The Gold Coast Bulletin

Bitter rivals tee off

- COMMENT ROBERT CRADDOCK

IN the genteel world of pro golf, flicking a tee at another player is the equivalent of throwing a cream pie in his face.

A flying tee harms no man but it’s the angry intention that sets the vibe and rocks the world.

And it’s why the stunning fallout between LIV golf’s abrasive, unpopular Patrick Reed and the traditiona­l tour’s pin-up boy Rory McIlroy has become the talk of global sport.

McIlroy ignored Reed’s attempts to shake his hand when the warring parties came together in a tournament in Dubai this week, prompting Reed to throw a tee in his direction.

“Rory just looked down there and … kind of decided to ignore us,” Reed said. “If you’re going to act like an immature little child, then you might as well be treated like one.”

McIlroy in turn said he had been served with a writ by Reed’s lawyers on Christmas Eve for an unspecifie­d court case. And it miffed him.

“Patrick came up to say hello, and I didn’t really want him to,” McIlroy said. “And if roles were reversed and I’d have thrown that tee at him, I’d be expecting him (to file) a lawsuit.”

Cop that. Golf, a sport where you are expected to apologise if you stand on your opponent’s line on a green, has barely ever witnessed such withering put-downs.

If they are saying these things in public, imagine what happens behind closed doors.

Reed and McIlroy are two of the finest golfers in the world but suddenly they sounded like two mid-range boxers trying to amp up a fight in which ticket sales have been snail-paced.

But where boxing rivalries are often fake and fabricated this fallout is real.

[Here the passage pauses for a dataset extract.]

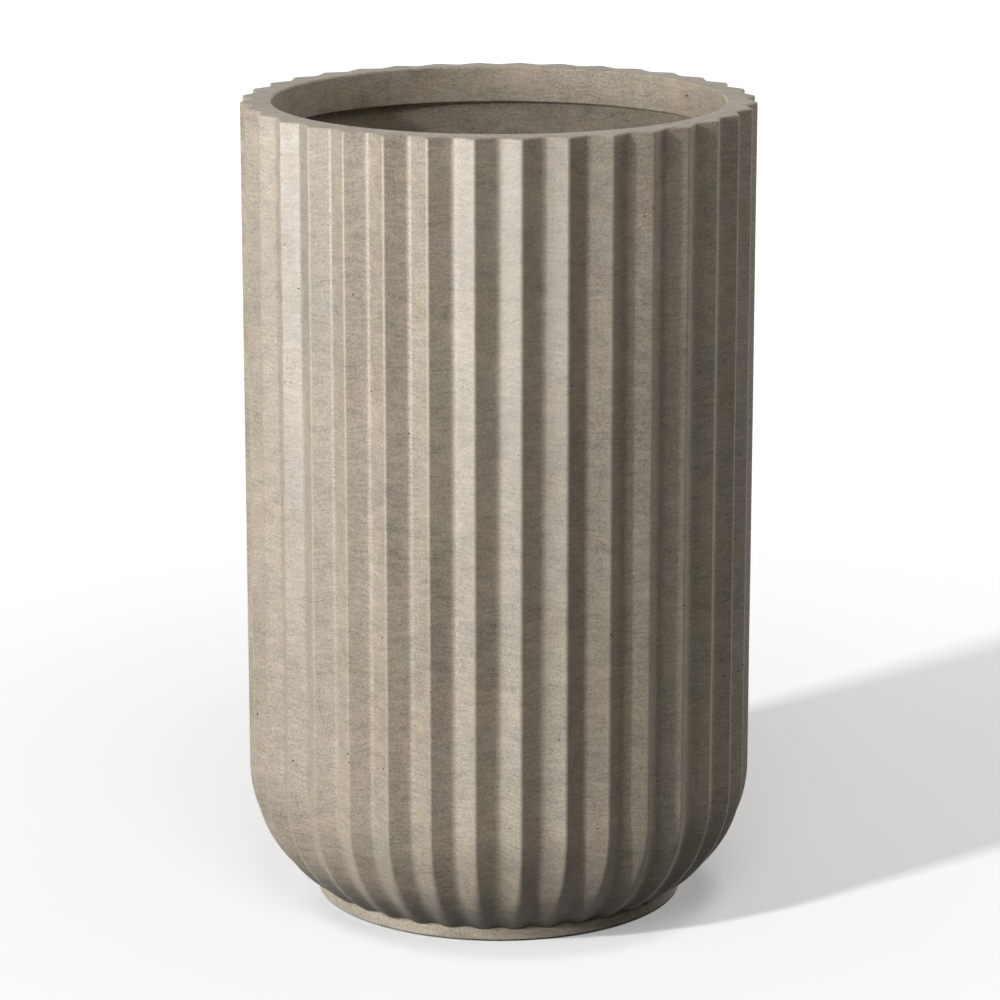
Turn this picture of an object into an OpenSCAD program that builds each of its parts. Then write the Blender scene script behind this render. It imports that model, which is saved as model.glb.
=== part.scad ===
// Fluted column planter in cast concrete, standing on a low round foot.
// Millimetres. The origin is on the floor under the planter's axis and +Z points up.
// A groove between two ridges faces the front, which is -Y.

/* [Body] */
// Diameter over the ridges of the straight wall
ridge_d = 400; // [320:5:520]
// Height from the floor to the rim
overall_h = 636; // [420:1:900]
// Thickness of the wall behind the bottom of a groove
wall = 10; // [8:0.5:16]
// Thickness of the bowl's floor above the foot
floor_t = 24.5; // [20:0.5:40]
// Rounding of the edges around the rim
rim_round = 1.6; // [0.4:0.2:4]

/* [Flutes] */
// Number of ridges around the body
flute_count = 36; // [24:2:48]
// Depth of a groove below the ridges
flute_depth = 8; // [4:0.5:11]
// Radius on the tip of a ridge
ridge_round = 3.2; // [1:0.2:5]
// Radius in the bottom of a groove
groove_round = 6.5; // [2:0.5:9]

/* [Lip] */
// Height of the thick band inside the mouth
lip_h = 28.5; // [10:0.5:80]
// How far the band stands in from the inner wall
lip_step = 6.5; // [2:0.5:16]

/* [Bowl] */
// Height of the curved lower part
bowl_h = 95.5; // [80:0.5:180]
// How far the ridges draw in from the wall to the foot
bowl_draw = 53; // [24:1:70]

/* [Foot] */
// Height of the foot's edge that shows
foot_edge_h = 8.5; // [6:0.5:20]
// How far the foot's edge lies inside the ends of the ridges
foot_inset = 1; // [0:0.5:12]
// Rounding of the foot's edges
foot_round = 1; // [0.4:0.2:2]
// Height of the spigot that locates the foot in the bowl
spigot_h = 9; // [4:0.5:12]
// Width of the foot's flat shoulder around the spigot
shoulder_w = 26; // [18:1:34]
// Bedding gap around and above the spigot
bed_gap = 0.5; // [0.2:0.1:1]

/* [Pads] */
// Number of pads under the foot
pad_count = 4; // [3:1:8]
// Diameter of a pad
pad_d = 30; // [16:1:40]
// Thickness of a pad
pad_t = 3; // [2:0.5:5]
// How far a pad stands out of its pocket
pad_proud = 1; // [0.5:0.1:1.5]
// Distance from the foot's edge to the middle of a pad
pad_in = 30; // [24:1:44]
// Side clearance of a pad in its pocket
pad_gap = 0.3; // [0.1:0.1:1]

/* [Drain] */
// Bore of the drain sleeve
drain_d = 28; // [18:1:36]
// Wall of the drain sleeve
sleeve_t = 3; // [2:0.5:5]
// Width of the sleeve's flange beyond its tube
flange_w = 9; // [5:0.5:14]
// Thickness of the sleeve's flange
flange_t = 2.5; // [1.5:0.5:5]
// How far the sleeve's end stays above the foot's underside
sleeve_short = 1; // [0.5:0.5:4]
// Clearance between the sleeve and the concrete around it
sleeve_gap = 0.2; // [0.1:0.1:0.6]

/* [Plug] */
// Length of the plug below its head
plug_len = 24; // [14:1:28]
// Width of the plug's head beyond the drain's bore
plug_rim = 5; // [3:0.5:8]
// Thickness of the plug's head
plug_head_t = 4; // [2.5:0.5:6]
// Radial clearance of the plug's sealing ribs in the sleeve
plug_gap = 0.05; // [0.02:0.01:0.1]
// How far the sealing ribs stand out from the stem
rib_out = 0.8; // [0.4:0.1:1.5]
// Height of one sealing rib
rib_h = 2.4; // [1.5:0.1:4]
// Number of sealing ribs
rib_count = 3; // [2:1:4]
// Width of the tab that lifts the plug
tab_w = 18; // [12:1:24]
// Height of the tab above the head
tab_h = 15; // [12:1:24]
// Thickness of the tab
tab_t = 5; // [3:0.5:8]
// Diameter of the hole through the tab
tab_hole_d = 8; // [4:0.5:9]

/* [Hidden] */

ridge_r = ridge_d / 2;
groove_r = ridge_r - flute_depth;
inner_r = groove_r - wall;
mouth_r = inner_r - lip_step;

// Corners of the outline before rounding, placed so that the rounded ones meet the named sizes
flute_half = 180 / flute_count;
ridge_slope = atan((ridge_r - groove_r * cos(flute_half)) / (groove_r * sin(flute_half)));
groove_slope = ridge_slope - flute_half;
ridge_corner_r = ridge_r + ridge_round * (1 / cos(ridge_slope) - 1);
groove_corner_r = groove_r - groove_round * (1 / cos(groove_slope) - 1);

foot_z = pad_proud;
bowl_z = foot_z + foot_edge_h;
wall_z = bowl_z + bowl_h;
floor_z = bowl_z + floor_t;

// One arc, tangent to the straight wall, runs from wall_z down to the foot
bowl_arc_r = (bowl_draw * bowl_draw + bowl_h * bowl_h) / (2 * bowl_draw);
bowl_arc_x = ridge_r - bowl_arc_r;
bowl_arc_a = asin(bowl_h / bowl_arc_r);
inner_arc_r = inner_r - bowl_arc_x;
inner_arc_a = asin((wall_z - floor_z) / inner_arc_r);

foot_r = ridge_r - bowl_draw - foot_inset;
spigot_r = foot_r - shoulder_w;
spigot_z = bowl_z + spigot_h;
pad_r = foot_r - pad_in;
pocket_z = foot_z + pad_t - pad_proud;

drain_r = drain_d / 2;
sleeve_r = drain_r + sleeve_t;
flange_r = sleeve_r + flange_w;
stem_r = drain_r - plug_gap - rib_out;
head_r = drain_r + plug_rim;
plug_tip = 2;

bowl_steps = 10;
inner_steps = 16;
corner_steps = 2;
round_steps = 3;
cut = 1;
round_fn = 96;

// Points of an arc of radius r that rounds corner b of the path a, b, c
function corner_arc(a, b, c, r, steps) =
    let (u = (a - b) / norm(a - b), v = (c - b) / norm(c - b),
         half = acos(u * v) / 2,
         mid = (u + v) / norm(u + v),
         centre = b + mid * r / sin(half),
         start = b + u * r / tan(half) - centre,
         turn = 180 - 2 * half,
         way = cross(u, v) > 0 ? -1 : 1)
    [for (i = [0:steps])
        let (t = way * turn * i / steps)
        centre + [start.x * cos(t) - start.y * sin(t), start.x * sin(t) + start.y * cos(t)]];

// Ridges and grooves in turn around the straight wall, with a groove at the front
function corner(i) =
    let (a = -90 + i * flute_half, r = i % 2 == 0 ? groove_corner_r : ridge_corner_r)
    [r * cos(a), r * sin(a)];

fluted_outline = [for (i = [0:2 * flute_count - 1])
    each corner_arc(corner(i - 1 + 2 * flute_count), corner(i), corner(i + 1),
                    i % 2 == 0 ? groove_round : ridge_round, corner_steps)];

// Heights of the rings and how much each is drawn in, from the foot up to the rim.
// The first and the last ring close the ends, and lie inside the foot's seat and the mouth.
seat_r = spigot_r + bed_gap;
seat_ring = [bowl_z, (seat_r - cut) / ridge_r];
mouth_ring = [overall_h, (mouth_r - cut) / ridge_r];
bowl_rings = [for (i = [0:bowl_steps])
    let (a = bowl_arc_a * (1 - i / bowl_steps))
    [wall_z - bowl_arc_r * sin(a), (bowl_arc_x + bowl_arc_r * cos(a)) / ridge_r]];
rim_rings = [for (i = [0:round_steps])
    let (a = 90 * i / round_steps)
    [overall_h - rim_round * (1 - sin(a)), 1 - rim_round * (1 - cos(a)) / ridge_r]];

// Solid through a stack of rings, each one a scaled copy of the outline
module ringed_solid(outline, rings) {
    n = len(outline);
    last = len(rings) - 1;
    points = [for (ring = rings) for (p = outline) [p.x * ring[1], p.y * ring[1], ring[0]]];
    sides = [for (k = [0:last - 1]) for (j = [0:n - 1])
        let (a = k * n + j, b = k * n + (j + 1) % n)
        each [[a, b + n, b], [a, a + n, b + n]]];
    bottom = [for (j = [0:n - 1]) j];
    top = [for (j = [0:n - 1]) last * n + n - 1 - j];
    polyhedron(points = points, faces = concat(sides, [bottom, top]));
}

// Hollow of the pot, with the step under the lip and the rounded edge of the mouth
module pot_hollow() {
    arc = [for (i = [0:inner_steps])
        let (a = inner_arc_a * (1 - i / inner_steps))
        [bowl_arc_x + inner_arc_r * cos(a), wall_z - inner_arc_r * sin(a)]];
    edge = [for (i = [0:round_steps])
        let (a = 90 * i / round_steps)
        [mouth_r + rim_round * (1 - cos(a)), overall_h - rim_round * (1 - sin(a))]];
    rotate_extrude($fn = round_fn)
        polygon(concat([[0, floor_z]], arc,
                       [[inner_r, overall_h - lip_h], [mouth_r, overall_h - lip_h]],
                       edge,
                       [[mouth_r + rim_round, overall_h + cut], [0, overall_h + cut]]));
}

module planter_shell() {
    color([0.60, 0.56, 0.49])
    difference() {
        ringed_solid(fluted_outline, concat([seat_ring], bowl_rings, rim_rings, [mouth_ring]));
        pot_hollow();
        // Seat for the foot's spigot
        translate([0, 0, bowl_z - cut])
            cylinder(h = spigot_h + bed_gap + cut, r = seat_r, $fn = round_fn);
        // Hole for the drain sleeve and seat for its flange
        translate([0, 0, bowl_z])
            cylinder(h = floor_t + cut, r = sleeve_r + sleeve_gap, $fn = round_fn);
        translate([0, 0, floor_z - flange_t])
            cylinder(h = flange_t + cut, r = flange_r + sleeve_gap, $fn = round_fn);
    }
}

module foot_disc() {
    e = foot_round;
    color([0.68, 0.63, 0.54])
    difference() {
        rotate_extrude($fn = round_fn)
            polygon([[0, foot_z], [foot_r - e, foot_z], [foot_r, foot_z + e],
                     [foot_r, bowl_z], [spigot_r, bowl_z], [spigot_r, spigot_z - e],
                     [spigot_r - e, spigot_z], [0, spigot_z]]);
        translate([0, 0, foot_z - cut])
            cylinder(h = spigot_z - foot_z + 2 * cut, r = sleeve_r + sleeve_gap, $fn = round_fn);
        pad_places()
            translate([0, 0, foot_z - cut])
                cylinder(h = pocket_z - foot_z + cut, r = pad_d / 2 + pad_gap, $fn = round_fn);
    }
}

module pad_places() {
    for (i = [0:pad_count - 1])
        rotate(180 / pad_count + i * 360 / pad_count)
            translate([pad_r, 0, 0])
                children();
}

module foot_pads() {
    e = pad_t / 6;
    color([0.13, 0.13, 0.13])
    pad_places()
        rotate_extrude($fn = round_fn)
            polygon([[0, 0], [pad_d / 2 - e, 0], [pad_d / 2, e], [pad_d / 2, pad_t], [0, pad_t]]);
}

module drain_sleeve() {
    end_z = foot_z + sleeve_short;
    color([0.30, 0.30, 0.29])
    rotate_extrude($fn = round_fn)
        polygon([[drain_r, end_z], [sleeve_r, end_z], [sleeve_r, floor_z - flange_t],
                 [flange_r, floor_z - flange_t], [flange_r, floor_z], [drain_r, floor_z]]);
}

module drain_plug() {
    rib_r = drain_r - plug_gap;
    rib_step = (plug_len - plug_tip) / rib_count;
    ribs = [for (i = [0:rib_count - 1])
        let (z = floor_z - plug_len + plug_tip + (i + 0.5) * rib_step)
        each [[stem_r, z - rib_h / 2], [rib_r, z - rib_h / 4],
              [rib_r, z + rib_h / 4], [stem_r, z + rib_h / 2]]];
    head_z = floor_z + plug_head_t;
    head_round = plug_head_t / 3;
    color([0.10, 0.10, 0.10])
    union() {
        rotate_extrude($fn = round_fn)
            polygon(concat([[0, floor_z - plug_len], [stem_r - plug_tip, floor_z - plug_len],
                            [stem_r, floor_z - plug_len + plug_tip]],
                           ribs,
                           [[stem_r, floor_z], [head_r, floor_z], [head_r, head_z - head_round],
                            [head_r - head_round, head_z], [0, head_z]]));
        plug_tab(head_z);
    }
}

// Upright tab with a round top and a hole for a finger nail or a cord
module plug_tab(z) {
    eye_z = tab_h - tab_w / 2;
    sink = plug_head_t / 2;
    translate([0, tab_t / 2, z])
        rotate([90, 0, 0])
            linear_extrude(height = tab_t)
                difference() {
                    union() {
                        translate([-tab_w / 2, -sink])
                            square([tab_w, eye_z + sink]);
                        translate([0, eye_z])
                            circle(d = tab_w, $fn = round_fn);
                    }
                    translate([0, eye_z])
                        circle(d = tab_hole_d, $fn = round_fn);
                }
}

planter_shell();
foot_disc();
drain_sleeve();
drain_plug();
foot_pads();
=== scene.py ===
"""A fluted column planter in cast concrete, with its foot, drain sleeve, plug and pads.

The packed frame holds every piece at its real size. This file builds the finished surfaces
around it: one operator for each piece, and one for the floor, the lights and the camera.
"""

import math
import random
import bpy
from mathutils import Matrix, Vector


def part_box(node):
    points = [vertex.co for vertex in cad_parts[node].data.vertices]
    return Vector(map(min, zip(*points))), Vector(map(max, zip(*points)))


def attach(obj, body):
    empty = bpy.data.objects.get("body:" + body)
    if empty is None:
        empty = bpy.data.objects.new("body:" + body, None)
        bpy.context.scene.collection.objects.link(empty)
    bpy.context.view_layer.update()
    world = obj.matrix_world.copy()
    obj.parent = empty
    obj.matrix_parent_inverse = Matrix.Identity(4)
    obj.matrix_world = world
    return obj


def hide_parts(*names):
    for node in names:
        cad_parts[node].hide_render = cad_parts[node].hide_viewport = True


bl_info = {
    "name": "Fluted Concrete Planter",
    "version": (1, 0, 0),
    "blender": (4, 5, 0),
    "location": "3D View > Sidebar > Planter",
    "description": "Builds a fluted column planter in cast concrete, with its foot and drain",
    "category": "Add Mesh",
}

import bmesh
import bpy
from bpy.props import FloatProperty, FloatVectorProperty, IntProperty, PointerProperty
from bpy.types import Operator, Panel, PropertyGroup
from mathutils import Matrix, Vector, noise

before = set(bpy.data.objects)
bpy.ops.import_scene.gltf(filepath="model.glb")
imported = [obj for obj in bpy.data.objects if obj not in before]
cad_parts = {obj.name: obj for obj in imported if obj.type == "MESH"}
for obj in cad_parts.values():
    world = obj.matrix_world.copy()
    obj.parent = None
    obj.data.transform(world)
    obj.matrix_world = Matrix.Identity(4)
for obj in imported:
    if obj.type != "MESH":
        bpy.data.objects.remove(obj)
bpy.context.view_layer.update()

MM = 0.001
TAU = 2 * math.pi
HOLE_SEED = 7

# Radius of the pin hole that the pads and the plug keep on their axis
PIN_R = 0.4 * MM


def length(name, description, default):
    """A property that holds a length in metres."""
    return FloatProperty(name=name, description=description, default=default,
                         min=0.0, precision=5, unit="LENGTH", subtype="DISTANCE")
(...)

McIlroy is the hero of the PGA and DP world tours for championin­g their cause at every opportunit­y and speaking out against the “men in black’’ who took millions to join Greg Norman’s breakaway group.

While McIlroy says he hates the damage the war is doing to golf, a more pertinent question is whether it in fact damages the game at all.

The stagnant golf scene is alive and full of drama.

Pay packets on both sides have surged to record levels. So who is really suffering? LIV, for all its many foibles, is taking the sport around the globe.

The traditiona­l tour officials have privately consoled themselves that LIV has taken many of the sport’s players who were considered abrasive by their peers … Sergio Garcia, Phil Mickelson, Reed, Bryson DeChambeau and Brooks Koepka among them.

But these players are also massive drawcards. PGA star Sam Burns may be No.13 in the world rankings compared with Mickelson’s current spot of 239 yet Hall of Famer Mickelson still draws a far bigger gallery.

The rival outfits will come together in the four golf majors, where interest is expected to surge to heights not seen since Tiger Woods was in his pomp.

More fireworks surely ahead. Bring it on.